**What the exercise asks**
Copy out the listing exactly.

**Dataset section**
== == ==

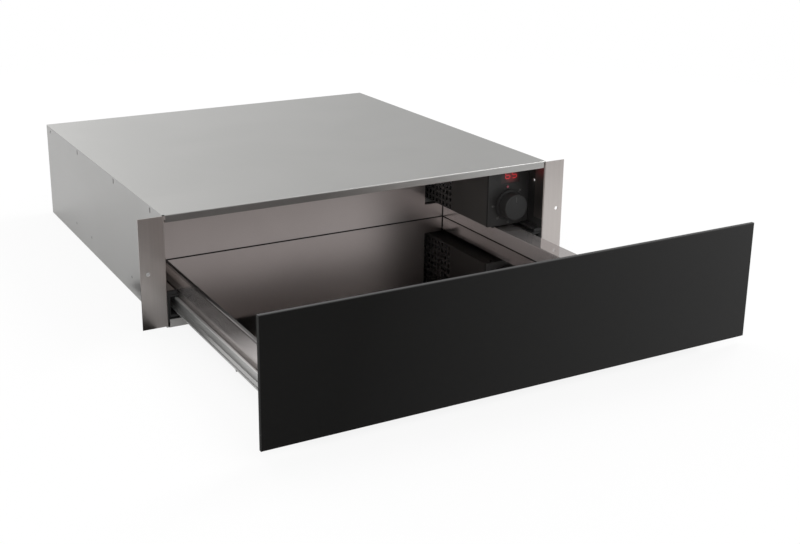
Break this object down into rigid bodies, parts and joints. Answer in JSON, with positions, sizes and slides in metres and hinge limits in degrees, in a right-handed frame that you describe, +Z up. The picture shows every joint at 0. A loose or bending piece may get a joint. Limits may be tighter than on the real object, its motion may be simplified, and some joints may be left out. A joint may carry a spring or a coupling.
{
  "type": "built-in warming drawer",
  "caption": "Built-in warming drawer, drawn out: steel housing with mounting flanges, black glass front, telescopic rails, control box with knob and display, fan heater.",
  "frame": {"origin": "middle of the housing's underside, under its midpoint from side to side and front to back", "axes": "+Z up, +X to the right as the user stands before the drawer, -Y out towards the user"},
  "size_m": [0.5952, 0.8839, 0.1422],
  "materials": {
    "housing_steel": "satin",
    "flange_steel": "brushed",
    "drawer_steel": "polished",
    "rail_steel": "zinc plated",
    "ball_steel": "polished",
    "dark_steel": "satin",
    "aluminium": "satin",
    "black_glass": "polished",
    "box_paint": "satin",
    "black_plastic": "matt",
    "knob_plastic": "satin",
    "grey_plastic": "matt",
    "window_plastic": "gloss",
    "lamp_plastic": "gloss",
    "board": "matt"
  },
  "bodies": {
    "housing": {"housing_base": "housing_steel", "left_side_panel": "housing_steel", "right_side_panel": "housing_steel", "top_cover": "housing_steel", "back_panel": "housing_steel", "left_mounting_flange": "flange_steel", "right_mounting_flange": "flange_steel", "rail_rivets": "dark_steel", "left_fixed_rail": "rail_steel", "right_fixed_rail": "rail_steel", "left_rail_guide": "black_plastic", "right_rail_guide": "black_plastic", "control_cover": "box_paint", "control_fascia": "black_plastic", "display_window": "window_plastic", "indicator_lens": "lamp_plastic", "control_board": "board", "display_module": "board", "temperature_selector": "black_plastic", "fan_plate": "housing_steel", "fan_motor": "dark_steel", "heating_element": "dark_steel", "thermal_cutout": "black_plastic", "latch_body": "black_plastic", "latch_spring": "ball_steel", "cable_gland": "black_plastic", "terminal_bracket": "housing_steel", "terminal_block": "grey_plastic"},
    "drawer": {"glass_front": "black_glass", "front_carrier": "drawer_steel", "inner_front_wall": "drawer_steel", "drawer_left_wall": "drawer_steel", "drawer_right_wall": "drawer_steel", "drawer_rear_wall": "drawer_steel", "drawer_pan": "housing_steel", "floor_bearers": "housing_steel", "drawer_floor": "drawer_steel", "left_drawer_rail": "rail_steel", "right_drawer_rail": "rail_steel", "latch_striker": "black_plastic"},
    "left_middle_member": {"left_middle_rail": "rail_steel", "left_rail_cap": "black_plastic"},
    "left_outer_ball_race": {"left_outer_cage": "rail_steel", "left_outer_balls": "ball_steel"},
    "left_inner_ball_race": {"left_inner_cage": "rail_steel", "left_inner_balls": "ball_steel"},
    "right_middle_member": {"right_middle_rail": "rail_steel", "right_rail_cap": "black_plastic"},
    "right_outer_ball_race": {"right_outer_cage": "rail_steel", "right_outer_balls": "ball_steel"},
    "right_inner_ball_race": {"right_inner_cage": "rail_steel", "right_inner_balls": "ball_steel"},
    "temperature_knob": {"knob": "knob_plastic", "knob_shaft": "ball_steel"},
    "fan_rotor": {"fan_impeller": "aluminium", "motor_shaft": "ball_steel"},
    "push_latch_plunger": {"latch_plunger": "grey_plastic"}
  },
  "joints": [
    {"name": "drawer_slide", "type": "slide", "parent": "housing", "child": "drawer", "axis": [0, -1, 0], "range_m": [-0.3332, 0.1]},
    {"name": "left_middle_member_slide", "type": "slide", "parent": "housing", "child": "left_middle_member", "axis": [0, -1, 0], "range_m": [-0.1676, 0.051]},
    {"name": "left_outer_ball_race_slide", "type": "slide", "parent": "housing", "child": "left_outer_ball_race", "axis": [0, -1, 0], "range_m": [-0.0843, 0.026]},
    {"name": "left_inner_ball_race_slide", "type": "slide", "parent": "housing", "child": "left_inner_ball_race", "axis": [0, -1, 0], "range_m": [-0.2509, 0.076]},
    {"name": "right_middle_member_slide", "type": "slide", "parent": "housing", "child": "right_middle_member", "axis": [0, -1, 0], "range_m": [-0.1676, 0.051]},
    {"name": "right_outer_ball_race_slide", "type": "slide", "parent": "housing", "child": "right_outer_ball_race", "axis": [0, -1, 0], "range_m": [-0.0843, 0.026]},
    {"name": "right_inner_ball_race_slide", "type": "slide", "parent": "housing", "child": "right_inner_ball_race", "axis": [0, -1, 0], "range_m": [-0.2509, 0.076]},
    {"name": "temperature_turn", "type": "hinge", "parent": "housing", "child": "temperature_knob", "pos_m": [0.2345, -0.23, 0.0735], "axis": [0, 1, 0], "range_deg": [0, 270]},
    {"name": "fan_spin", "type": "hinge", "parent": "housing", "child": "fan_rotor", "pos_m": [0.21, -0.0855, 0.0865], "axis": [1, 0, 0], "continuous": true},
    {"name": "push_latch_press", "type": "slide", "parent": "housing", "child": "push_latch_plunger", "axis": [0, 1, 0], "range_m": [0, 0.005], "stiffness_N_per_m": 600, "deforming": ["latch_spring"]}
  ],
  "couplings": [
    {"joint": "left_middle_member_slide", "follows": "drawer_slide", "ratio": 0.5},
    {"joint": "left_outer_ball_race_slide", "follows": "drawer_slide", "ratio": 0.25},
    {"joint": "left_inner_ball_race_slide", "follows": "drawer_slide", "ratio": 0.75},
    {"joint": "right_middle_member_slide", "follows": "drawer_slide", "ratio": 0.5},
    {"joint": "right_outer_ball_race_slide", "follows": "drawer_slide", "ratio": 0.25},
    {"joint": "right_inner_ball_race_slide", "follows": "drawer_slide", "ratio": 0.75}
  ]
}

== == ==

**Final result**
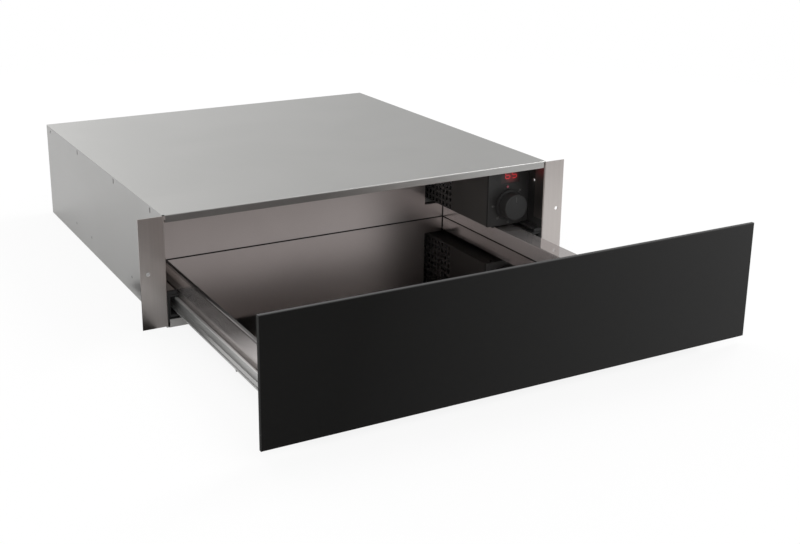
Break this object down into rigid bodies, parts and joints. Answer in JSON, with positions, sizes and slides in metres and hinge limits in degrees, in a right-handed frame that you describe, +Z up. The picture shows every joint at 0. A loose or bending piece may get a joint. Limits may be tighter than on the real object, its motion may be simplified, and some joints may be left out. A joint may carry a spring or a coupling.
{
  "type": "built-in warming drawer",
  "caption": "Built-in warming drawer, drawn out: steel housing with mounting flanges, black glass front, telescopic rails, control box with knob and display, fan heater.",
  "frame": {"origin": "middle of the housing's underside, under its midpoint from side to side and front to back", "axes": "+Z up, +X to the right as the user stands before the drawer, -Y out towards the user"},
  "size_m": [0.5952, 0.8839, 0.1422],
  "materials": {
    "housing_steel": "satin",
    "flange_steel": "brushed",
    "drawer_steel": "polished",
    "rail_steel": "zinc plated",
    "ball_steel": "polished",
    "dark_steel": "satin",
    "aluminium": "satin",
    "black_glass": "polished",
    "box_paint": "satin",
    "black_plastic": "matt",
    "knob_plastic": "satin",
    "grey_plastic": "matt",
    "window_plastic": "gloss",
    "lamp_plastic": "gloss",
    "board": "matt"
  },
  "bodies": {
    "housing": {"housing_base": "housing_steel", "left_side_panel": "housing_steel", "right_side_panel": "housing_steel", "top_cover": "housing_steel", "back_panel": "housing_steel", "left_mounting_flange": "flange_steel", "right_mounting_flange": "flange_steel", "rail_rivets": "dark_steel", "left_fixed_rail": "rail_steel", "right_fixed_rail": "rail_steel", "left_rail_guide": "black_plastic", "right_rail_guide": "black_plastic", "control_cover": "box_paint", "control_fascia": "black_plastic", "display_window": "window_plastic", "indicator_lens": "lamp_plastic", "control_board": "board", "display_module": "board", "temperature_selector": "black_plastic", "fan_plate": "housing_steel", "fan_motor": "dark_steel", "heating_element": "dark_steel", "thermal_cutout": "black_plastic", "latch_body": "black_plastic", "latch_spring": "ball_steel", "cable_gland": "black_plastic", "terminal_bracket": "housing_steel", "terminal_block": "grey_plastic"},
    "drawer": {"glass_front": "black_glass", "front_carrier": "drawer_steel", "inner_front_wall": "drawer_steel", "drawer_left_wall": "drawer_steel", "drawer_right_wall": "drawer_steel", "drawer_rear_wall": "drawer_steel", "drawer_pan": "housing_steel", "floor_bearers": "housing_steel", "drawer_floor": "drawer_steel", "left_drawer_rail": "rail_steel", "right_drawer_rail": "rail_steel", "latch_striker": "black_plastic"},
    "left_middle_member": {"left_middle_rail": "rail_steel", "left_rail_cap": "black_plastic"},
    "left_outer_ball_race": {"left_outer_cage": "rail_steel", "left_outer_balls": "ball_steel"},
    "left_inner_ball_race": {"left_inner_cage": "rail_steel", "left_inner_balls": "ball_steel"},
    "right_middle_member": {"right_middle_rail": "rail_steel", "right_rail_cap": "black_plastic"},
    "right_outer_ball_race": {"right_outer_cage": "rail_steel", "right_outer_balls": "ball_steel"},
    "right_inner_ball_race": {"right_inner_cage": "rail_steel", "right_inner_balls": "ball_steel"},
    "temperature_knob": {"knob": "knob_plastic", "knob_shaft": "ball_steel"},
    "fan_rotor": {"fan_impeller": "aluminium", "motor_shaft": "ball_steel"},
    "push_latch_plunger": {"latch_plunger": "grey_plastic"}
  },
  "joints": [
    {"name": "drawer_slide", "type": "slide", "parent": "housing", "child": "drawer", "axis": [0, -1, 0], "range_m": [-0.3332, 0.1]},
    {"name": "left_middle_member_slide", "type": "slide", "parent": "housing", "child": "left_middle_member", "axis": [0, -1, 0], "range_m": [-0.1676, 0.051]},
    {"name": "left_outer_ball_race_slide", "type": "slide", "parent": "housing", "child": "left_outer_ball_race", "axis": [0, -1, 0], "range_m": [-0.0843, 0.026]},
    {"name": "left_inner_ball_race_slide", "type": "slide", "parent": "housing", "child": "left_inner_ball_race", "axis": [0, -1, 0], "range_m": [-0.2509, 0.076]},
    {"name": "right_middle_member_slide", "type": "slide", "parent": "housing", "child": "right_middle_member", "axis": [0, -1, 0], "range_m": [-0.1676, 0.051]},
    {"name": "right_outer_ball_race_slide", "type": "slide", "parent": "housing", "child": "right_outer_ball_race", "axis": [0, -1, 0], "range_m": [-0.0843, 0.026]},
    {"name": "right_inner_ball_race_slide", "type": "slide", "parent": "housing", "child": "right_inner_ball_race", "axis": [0, -1, 0], "range_m": [-0.2509, 0.076]},
    {"name": "temperature_turn", "type": "hinge", "parent": "housing", "child": "temperature_knob", "pos_m": [0.2345, -0.23, 0.0735], "axis": [0, 1, 0], "range_deg": [0, 270]},
    {"name": "fan_spin", "type": "hinge", "parent": "housing", "child": "fan_rotor", "pos_m": [0.21, -0.0855, 0.0865], "axis": [1, 0, 0], "continuous": true},
    {"name": "push_latch_press", "type": "slide", "parent": "housing", "child": "push_latch_plunger", "axis": [0, 1, 0], "range_m": [0, 0.005], "stiffness_N_per_m": 600, "deforming": ["latch_spring"]}
  ],
  "couplings": [
    {"joint": "left_middle_member_slide", "follows": "drawer_slide", "ratio": 0.5},
    {"joint": "left_outer_ball_race_slide", "follows": "drawer_slide", "ratio": 0.25},
    {"joint": "left_inner_ball_race_slide", "follows": "drawer_slide", "ratio": 0.75},
    {"joint": "right_middle_member_slide", "follows": "drawer_slide", "ratio": 0.5},
    {"joint": "right_outer_ball_race_slide", "follows": "drawer_slide", "ratio": 0.25},
    {"joint": "right_inner_ball_race_slide", "follows": "drawer_slide", "ratio": 0.75}
  ]
}